The latest evidence also starts to address other weaknesses in the original report. In particular, we did not have hard quantitative evidence on how long the effects of the support last. Do they fade out quickly? Or do they provide long-lasting benefits? In 2021/22, Artis captured new information about the number of years that children had participated in the programme previously. Those children that had received support from Artis in previous years have a significantly lower starting level of difficulties than those that have not. This suggests that the effects of Artis’s work is (at least) persisting through the summer holiday and into the start of the following year. Furthermore, we have initial evidence that this effect is stronger for those that have had two or more years of Artis support, compared to those with just one year of previous Artis support. However, the differences are not big enough to be really confident of this as yet. If this initial evidence were proven to be correct then it would support the case that there is a build-up effect over time - with those receiving multiple years of support maintaining better outcomes than those that do not. 

But the real value of more data comes with the ability to analyse impacts in more detail - in a way that can really start to inform the design of services. Artis is now starting to look at how effects vary according to the characteristics of the students: do girls tend to see bigger improvements than boys? Are children from certain ethnicities more likely to make progress than others?
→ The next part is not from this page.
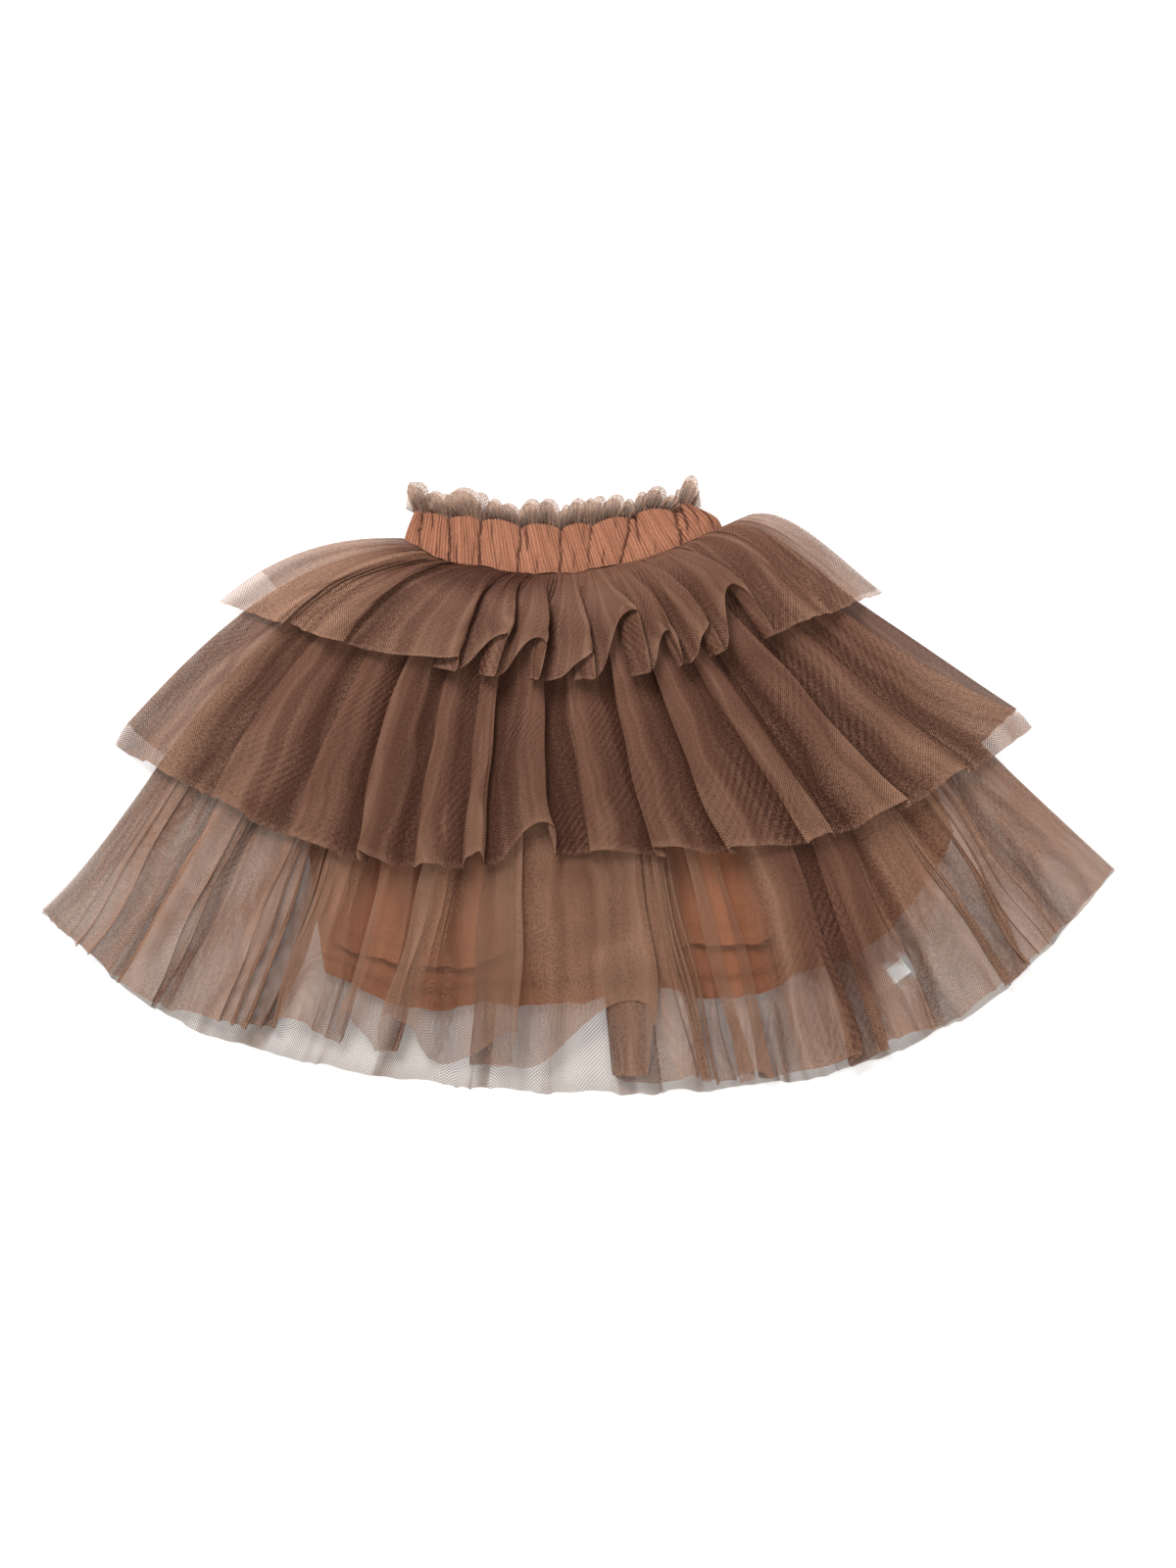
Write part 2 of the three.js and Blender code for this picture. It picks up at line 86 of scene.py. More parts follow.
# The sheets from the lowest to the highest. wall is how thick a sheet is, lift how high its folds stand and
# float how much air is under it. root and hem are where it starts and ends along a ray, the tips how much
# lower its corners reach, and slant how much shorter its right side is. left and right are how far its sides
# stand in from the fan's at the root and at the hem, and bow is how those lines curve.
SHEETS = [
    dict(
        name="tier1_back", wall=NET_WALL, lift=1.2, float=0, root=SEWN, hem=0.97,
        left_tip=-0.15, right_tip=0, slant=0, left=(0, 0), right=(0, 0), bow=1,
    ),
    dict(
        name="tier2_back", wall=NET_WALL, lift=1.2, float=0, root=0.1, hem=1.98,
        left_tip=0, right_tip=0, slant=0, left=(0.05, 0), right=(0.05, 0), bow=2,
    ),
    dict(
        name="tier3_back", wall=NET_WALL, lift=1.3, float=0, root=0.2, hem=3.0,
        left_tip=0, right_tip=0, slant=0, left=(0.1, 0), right=(0.08, 0), bow=2,
    ),
    dict(
        name="lining_back", wall=COTTON_WALL, lift=1.2, float=0, root=SEWN, hem=2.66,
        left_tip=0, right_tip=0, slant=0.35, left=(0.06, 0.27), right=(0.06, 0.12), bow=0.8,
    ),
    dict(
        name="lining_front", wall=COTTON_WALL, lift=2.4, float=0, root=SEWN, hem=2.46,
        left_tip=0, right_tip=0, slant=0.2, left=(0.06, 0.27), right=(0.06, 0.12), bow=0.8,
    ),
    dict(
        name="tier3_front", wall=NET_WALL, lift=5.5, float=1.6, root=0.2, hem=3.0,
        left_tip=0, right_tip=0, slant=0, left=(0.1, 0), right=(0.08, 0), bow=2,
    ),
    dict(
        name="tier2_front", wall=NET_WALL, lift=8.0, float=0, root=0.1, hem=2.0,
        left_tip=0.1, right_tip=0.1, slant=0, left=(0.05, 0), right=(0.09, 0), bow=2,
    ),
    dict(
        name="tier1_front", wall=NET_WALL, lift=13.0, float=0, root=SEWN, hem=1.0,
        left_tip=0.12, right_tip=0, slant=0, left=(0, 0), right=(0, 0), bow=1,
    ),
]
SHEET = {sheet["name"]: sheet for sheet in SHEETS}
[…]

In addition, they have also started to roll out the same outcome measures for different types of intervention and programme to start to understand the trade-offs between costs and benefits for shorter online courses, compared to their traditional face-to-face delivery, over a full school year.  

While the data alone does not provide all the answers for why there are differences in impact across groups or programmes - and what decisions Artis should ultimately make - it can provide a powerful new perspective and help to focus further exploration and investigation. Ultimately, if charities can work to embed the use of impact information within decision-making processes then it can play a critical role in driving up the efficiency and effectiveness of what they do over time.